Significantly, these trips and North Korea’s acceptance of the South’s proposal for talks over Kaesong coincided with South Korean President Park Geun-hye’s trip to China, which by all signs was a major success. As Oxford Analtyica, a global analysis and advisory firm, noted in an analysis this week, China and South Korea’s interests increasingly overlap. This is obviously a major concern for Pyongyang, especially given its own recent frosty relations with China.

The fact that Park was given a state visit by China before Kim Jong-Un—even though Kim assumed power more than a year before Park did— is a major embarrassment to North Korea. Worse yet, in a sign of just how far the government’s ability to control information within North Korea’s borders has eroded, Pyongyang’s official media even acknowledged Park’s trip on state television.

These factors have made it all the more pressing for Pyongyang that Kim Jong-Un be invited to China in short order. It is extremely likely that the decision to agree to all of South Korea’s demands was influenced in no small part by this objective, as China has repeatedly called for dialogue between the parties involved in the Korean crisis.

So far, there’s been no indication China has agreed to invite Kim Jong-Un to China because of the North’s willingness to discuss Kaesong with South Korea.
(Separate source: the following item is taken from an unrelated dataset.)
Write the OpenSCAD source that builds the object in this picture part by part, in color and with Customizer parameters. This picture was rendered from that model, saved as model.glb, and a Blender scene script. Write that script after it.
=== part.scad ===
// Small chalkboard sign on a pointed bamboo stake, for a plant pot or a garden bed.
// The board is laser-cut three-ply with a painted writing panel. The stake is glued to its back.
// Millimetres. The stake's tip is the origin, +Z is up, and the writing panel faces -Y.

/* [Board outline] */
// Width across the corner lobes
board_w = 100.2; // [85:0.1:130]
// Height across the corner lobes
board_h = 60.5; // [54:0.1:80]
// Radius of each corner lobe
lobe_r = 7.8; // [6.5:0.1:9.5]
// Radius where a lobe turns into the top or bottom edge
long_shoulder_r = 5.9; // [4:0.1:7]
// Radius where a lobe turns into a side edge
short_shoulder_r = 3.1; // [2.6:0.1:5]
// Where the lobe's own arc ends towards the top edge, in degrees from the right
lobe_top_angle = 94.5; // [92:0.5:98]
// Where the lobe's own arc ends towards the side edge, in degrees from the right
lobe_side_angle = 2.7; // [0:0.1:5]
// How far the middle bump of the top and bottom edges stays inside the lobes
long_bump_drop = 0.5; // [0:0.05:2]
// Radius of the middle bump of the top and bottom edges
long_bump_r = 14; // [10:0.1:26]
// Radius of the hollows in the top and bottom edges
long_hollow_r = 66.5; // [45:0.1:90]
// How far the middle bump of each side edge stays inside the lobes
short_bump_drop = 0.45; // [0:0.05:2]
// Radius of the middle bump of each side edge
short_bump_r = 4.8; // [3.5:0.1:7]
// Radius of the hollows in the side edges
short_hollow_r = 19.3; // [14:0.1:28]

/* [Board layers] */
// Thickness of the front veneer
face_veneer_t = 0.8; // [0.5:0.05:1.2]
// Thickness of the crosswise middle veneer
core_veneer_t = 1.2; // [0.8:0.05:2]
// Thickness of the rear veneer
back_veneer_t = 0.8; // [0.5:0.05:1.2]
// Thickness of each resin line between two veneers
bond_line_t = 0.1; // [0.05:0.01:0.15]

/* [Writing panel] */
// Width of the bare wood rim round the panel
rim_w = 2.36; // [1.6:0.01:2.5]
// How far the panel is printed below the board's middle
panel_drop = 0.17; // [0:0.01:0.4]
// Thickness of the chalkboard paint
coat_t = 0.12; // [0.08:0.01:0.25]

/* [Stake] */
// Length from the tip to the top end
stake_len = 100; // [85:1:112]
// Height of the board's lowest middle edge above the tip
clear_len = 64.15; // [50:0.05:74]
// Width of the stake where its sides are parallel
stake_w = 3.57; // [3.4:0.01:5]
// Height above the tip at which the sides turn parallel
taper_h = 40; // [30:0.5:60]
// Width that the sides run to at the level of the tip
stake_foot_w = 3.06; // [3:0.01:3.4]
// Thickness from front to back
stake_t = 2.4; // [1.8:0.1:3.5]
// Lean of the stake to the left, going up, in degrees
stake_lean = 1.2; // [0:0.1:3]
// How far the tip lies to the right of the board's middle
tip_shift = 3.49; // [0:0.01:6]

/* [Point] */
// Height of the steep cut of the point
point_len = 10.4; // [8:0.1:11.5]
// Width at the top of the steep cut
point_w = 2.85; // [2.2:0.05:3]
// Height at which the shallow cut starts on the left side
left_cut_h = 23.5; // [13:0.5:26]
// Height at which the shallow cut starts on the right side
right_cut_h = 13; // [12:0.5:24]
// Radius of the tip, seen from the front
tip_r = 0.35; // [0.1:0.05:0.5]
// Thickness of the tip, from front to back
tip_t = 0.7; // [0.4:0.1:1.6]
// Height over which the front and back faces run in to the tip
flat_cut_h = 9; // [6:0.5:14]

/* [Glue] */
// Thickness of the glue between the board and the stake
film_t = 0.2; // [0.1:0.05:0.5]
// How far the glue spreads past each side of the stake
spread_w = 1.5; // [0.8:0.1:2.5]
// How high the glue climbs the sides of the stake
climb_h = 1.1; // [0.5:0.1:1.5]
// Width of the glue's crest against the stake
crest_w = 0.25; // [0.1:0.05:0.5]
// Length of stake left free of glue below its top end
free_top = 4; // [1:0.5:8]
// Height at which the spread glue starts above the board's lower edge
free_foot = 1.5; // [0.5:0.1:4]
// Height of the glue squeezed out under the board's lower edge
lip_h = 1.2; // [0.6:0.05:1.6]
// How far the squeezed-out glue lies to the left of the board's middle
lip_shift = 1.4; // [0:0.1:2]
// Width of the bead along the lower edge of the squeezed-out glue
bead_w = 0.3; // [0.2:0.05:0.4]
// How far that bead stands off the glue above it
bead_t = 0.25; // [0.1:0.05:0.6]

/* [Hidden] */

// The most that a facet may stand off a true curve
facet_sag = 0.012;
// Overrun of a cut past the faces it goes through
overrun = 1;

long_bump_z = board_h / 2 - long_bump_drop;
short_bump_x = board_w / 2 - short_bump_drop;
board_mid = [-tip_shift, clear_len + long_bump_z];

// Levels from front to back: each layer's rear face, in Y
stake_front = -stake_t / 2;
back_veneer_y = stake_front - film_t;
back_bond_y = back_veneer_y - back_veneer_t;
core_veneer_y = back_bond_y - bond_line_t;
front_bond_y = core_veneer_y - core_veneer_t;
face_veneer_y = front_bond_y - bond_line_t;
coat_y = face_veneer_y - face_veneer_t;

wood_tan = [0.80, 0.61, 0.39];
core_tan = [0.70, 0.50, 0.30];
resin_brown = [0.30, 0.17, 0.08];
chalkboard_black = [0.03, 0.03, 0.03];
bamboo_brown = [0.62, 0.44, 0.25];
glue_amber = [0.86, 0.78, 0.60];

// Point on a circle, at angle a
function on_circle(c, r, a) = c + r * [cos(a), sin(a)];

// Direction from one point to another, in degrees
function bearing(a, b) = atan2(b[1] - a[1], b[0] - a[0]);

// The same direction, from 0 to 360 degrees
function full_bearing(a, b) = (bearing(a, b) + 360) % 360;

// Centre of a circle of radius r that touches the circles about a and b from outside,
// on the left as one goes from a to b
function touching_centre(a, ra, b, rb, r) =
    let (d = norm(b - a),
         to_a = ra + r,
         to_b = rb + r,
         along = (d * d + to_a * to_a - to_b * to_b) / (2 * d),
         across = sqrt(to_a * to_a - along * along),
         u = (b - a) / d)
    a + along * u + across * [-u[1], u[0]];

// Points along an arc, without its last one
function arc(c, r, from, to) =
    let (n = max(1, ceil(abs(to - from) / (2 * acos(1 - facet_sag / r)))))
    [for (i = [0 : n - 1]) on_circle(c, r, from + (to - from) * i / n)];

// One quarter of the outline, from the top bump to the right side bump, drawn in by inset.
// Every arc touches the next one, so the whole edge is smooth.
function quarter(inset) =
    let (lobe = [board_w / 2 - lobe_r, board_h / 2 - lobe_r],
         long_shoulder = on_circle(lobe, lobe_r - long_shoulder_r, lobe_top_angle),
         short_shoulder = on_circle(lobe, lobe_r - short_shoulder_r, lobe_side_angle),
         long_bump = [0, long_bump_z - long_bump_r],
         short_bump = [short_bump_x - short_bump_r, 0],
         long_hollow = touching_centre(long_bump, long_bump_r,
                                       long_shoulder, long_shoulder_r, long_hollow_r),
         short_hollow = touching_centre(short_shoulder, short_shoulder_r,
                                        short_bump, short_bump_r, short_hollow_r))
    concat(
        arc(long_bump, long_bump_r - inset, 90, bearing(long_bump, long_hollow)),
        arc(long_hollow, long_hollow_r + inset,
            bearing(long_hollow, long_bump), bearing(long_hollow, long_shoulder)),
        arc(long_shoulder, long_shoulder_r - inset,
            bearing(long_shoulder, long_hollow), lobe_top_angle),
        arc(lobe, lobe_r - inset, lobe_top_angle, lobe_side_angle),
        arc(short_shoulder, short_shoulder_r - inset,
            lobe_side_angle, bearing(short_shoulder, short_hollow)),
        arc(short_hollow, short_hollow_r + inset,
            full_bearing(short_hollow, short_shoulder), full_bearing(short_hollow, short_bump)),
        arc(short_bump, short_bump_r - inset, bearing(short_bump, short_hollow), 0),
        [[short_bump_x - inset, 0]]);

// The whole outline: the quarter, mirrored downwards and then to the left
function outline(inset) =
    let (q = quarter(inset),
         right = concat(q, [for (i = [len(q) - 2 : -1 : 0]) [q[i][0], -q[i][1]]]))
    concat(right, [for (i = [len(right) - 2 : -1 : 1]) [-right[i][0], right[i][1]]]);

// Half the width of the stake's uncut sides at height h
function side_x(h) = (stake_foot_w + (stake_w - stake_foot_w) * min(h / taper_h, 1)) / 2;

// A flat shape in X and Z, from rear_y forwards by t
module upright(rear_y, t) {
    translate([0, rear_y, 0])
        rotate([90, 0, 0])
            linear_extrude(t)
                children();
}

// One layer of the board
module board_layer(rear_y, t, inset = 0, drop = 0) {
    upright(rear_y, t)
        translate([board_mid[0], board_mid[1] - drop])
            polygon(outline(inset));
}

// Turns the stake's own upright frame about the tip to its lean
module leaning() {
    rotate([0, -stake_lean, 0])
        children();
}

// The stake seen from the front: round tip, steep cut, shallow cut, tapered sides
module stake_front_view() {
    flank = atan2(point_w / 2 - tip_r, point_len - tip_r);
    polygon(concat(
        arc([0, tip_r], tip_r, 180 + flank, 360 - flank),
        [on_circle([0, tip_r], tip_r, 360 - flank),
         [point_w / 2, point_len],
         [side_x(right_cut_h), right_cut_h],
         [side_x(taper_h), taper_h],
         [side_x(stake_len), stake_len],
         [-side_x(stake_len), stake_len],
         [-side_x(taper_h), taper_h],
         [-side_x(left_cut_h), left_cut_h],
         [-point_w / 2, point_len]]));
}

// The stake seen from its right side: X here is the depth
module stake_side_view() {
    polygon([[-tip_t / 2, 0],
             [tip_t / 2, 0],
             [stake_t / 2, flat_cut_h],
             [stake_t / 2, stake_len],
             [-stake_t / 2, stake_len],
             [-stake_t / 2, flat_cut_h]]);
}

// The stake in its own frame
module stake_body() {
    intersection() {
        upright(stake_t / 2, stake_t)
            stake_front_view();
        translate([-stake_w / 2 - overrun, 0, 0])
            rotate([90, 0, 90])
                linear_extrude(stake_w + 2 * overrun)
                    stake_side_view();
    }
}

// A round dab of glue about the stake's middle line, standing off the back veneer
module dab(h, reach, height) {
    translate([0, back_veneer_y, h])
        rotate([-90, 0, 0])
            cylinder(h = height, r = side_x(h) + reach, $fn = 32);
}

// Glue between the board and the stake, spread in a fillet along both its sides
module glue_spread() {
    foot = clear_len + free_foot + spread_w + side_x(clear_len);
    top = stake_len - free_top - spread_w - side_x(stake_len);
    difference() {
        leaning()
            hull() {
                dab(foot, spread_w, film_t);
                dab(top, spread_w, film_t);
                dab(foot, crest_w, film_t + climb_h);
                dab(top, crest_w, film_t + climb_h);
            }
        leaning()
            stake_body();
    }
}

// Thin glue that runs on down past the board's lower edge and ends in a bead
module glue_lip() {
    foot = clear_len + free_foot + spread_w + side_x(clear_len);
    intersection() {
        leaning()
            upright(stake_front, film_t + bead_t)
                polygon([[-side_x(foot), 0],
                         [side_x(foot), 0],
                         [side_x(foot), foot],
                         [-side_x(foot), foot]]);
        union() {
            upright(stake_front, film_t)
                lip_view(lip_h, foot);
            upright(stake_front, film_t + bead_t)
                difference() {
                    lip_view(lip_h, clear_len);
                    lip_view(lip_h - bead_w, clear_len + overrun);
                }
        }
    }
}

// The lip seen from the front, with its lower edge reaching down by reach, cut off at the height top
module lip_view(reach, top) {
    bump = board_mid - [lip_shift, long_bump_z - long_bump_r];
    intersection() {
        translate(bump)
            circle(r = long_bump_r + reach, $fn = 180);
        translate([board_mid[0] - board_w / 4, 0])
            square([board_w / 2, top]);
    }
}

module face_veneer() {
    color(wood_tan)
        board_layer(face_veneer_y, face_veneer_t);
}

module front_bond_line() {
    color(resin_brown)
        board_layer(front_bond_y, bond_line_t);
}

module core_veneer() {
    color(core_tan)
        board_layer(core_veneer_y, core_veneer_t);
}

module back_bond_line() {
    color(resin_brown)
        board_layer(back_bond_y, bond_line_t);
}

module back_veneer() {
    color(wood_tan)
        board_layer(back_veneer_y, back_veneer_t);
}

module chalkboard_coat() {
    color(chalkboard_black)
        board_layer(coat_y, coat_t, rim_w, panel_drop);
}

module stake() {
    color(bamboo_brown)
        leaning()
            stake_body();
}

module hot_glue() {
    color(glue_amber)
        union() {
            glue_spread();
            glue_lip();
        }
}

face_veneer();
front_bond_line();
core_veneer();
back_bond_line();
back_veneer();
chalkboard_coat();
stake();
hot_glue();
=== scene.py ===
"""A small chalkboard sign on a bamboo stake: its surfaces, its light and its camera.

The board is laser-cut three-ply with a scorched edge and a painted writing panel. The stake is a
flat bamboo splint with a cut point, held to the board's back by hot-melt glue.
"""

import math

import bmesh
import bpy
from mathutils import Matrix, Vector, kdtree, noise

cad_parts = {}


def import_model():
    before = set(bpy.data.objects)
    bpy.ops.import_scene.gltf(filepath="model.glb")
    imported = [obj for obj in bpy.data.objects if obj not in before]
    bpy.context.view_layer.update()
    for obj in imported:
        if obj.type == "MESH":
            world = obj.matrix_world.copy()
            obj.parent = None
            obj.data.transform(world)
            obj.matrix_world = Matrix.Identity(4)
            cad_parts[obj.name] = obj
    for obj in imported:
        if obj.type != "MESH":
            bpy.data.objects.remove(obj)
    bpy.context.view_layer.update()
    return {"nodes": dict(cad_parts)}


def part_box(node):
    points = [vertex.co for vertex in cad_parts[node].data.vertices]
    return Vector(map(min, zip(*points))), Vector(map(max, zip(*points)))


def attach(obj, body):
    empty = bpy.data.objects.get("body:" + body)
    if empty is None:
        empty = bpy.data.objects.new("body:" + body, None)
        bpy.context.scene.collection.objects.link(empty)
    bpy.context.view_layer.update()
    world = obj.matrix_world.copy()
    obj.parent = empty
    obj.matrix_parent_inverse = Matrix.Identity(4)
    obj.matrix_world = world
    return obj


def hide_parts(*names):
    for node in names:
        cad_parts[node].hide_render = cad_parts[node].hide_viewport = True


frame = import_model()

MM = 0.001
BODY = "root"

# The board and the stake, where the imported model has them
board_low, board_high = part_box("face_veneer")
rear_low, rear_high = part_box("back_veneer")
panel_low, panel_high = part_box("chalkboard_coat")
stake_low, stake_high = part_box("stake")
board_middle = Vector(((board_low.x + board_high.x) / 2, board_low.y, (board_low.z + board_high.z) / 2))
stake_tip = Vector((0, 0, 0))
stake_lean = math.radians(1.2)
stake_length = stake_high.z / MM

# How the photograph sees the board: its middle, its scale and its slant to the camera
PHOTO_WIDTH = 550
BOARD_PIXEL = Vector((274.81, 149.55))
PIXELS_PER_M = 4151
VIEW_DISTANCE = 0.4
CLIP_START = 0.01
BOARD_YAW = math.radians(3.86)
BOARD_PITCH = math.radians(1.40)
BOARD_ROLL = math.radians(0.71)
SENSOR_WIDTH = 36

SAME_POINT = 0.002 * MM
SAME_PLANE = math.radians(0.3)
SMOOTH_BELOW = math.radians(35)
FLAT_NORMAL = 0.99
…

In fact, it will probably wait for six-party talks to restart before the invitation is extended.

However, following the North’s acceptance of South Korea’s proposal, Beijing announced that it will send an official to Pyongyang later this month for the 60th anniversary of the signing of the armistice that ended active fighting in the Korean War. The official, who has yet to be announced, will be the first Chinese official to visit North Korea since Li Jianguo, the vice chairman of the National People’s Congress, traveled there in November to convey that Xi Jinping did not want North Korea to follow through on its threat to launch a ballistic missile test.

Kim Jong-Un failed to heed that message and has been paying for it ever since. However, after much time in the diplomatic abyss, North Korea’s persistent charm offensive appears to finally be paying off, however slowly.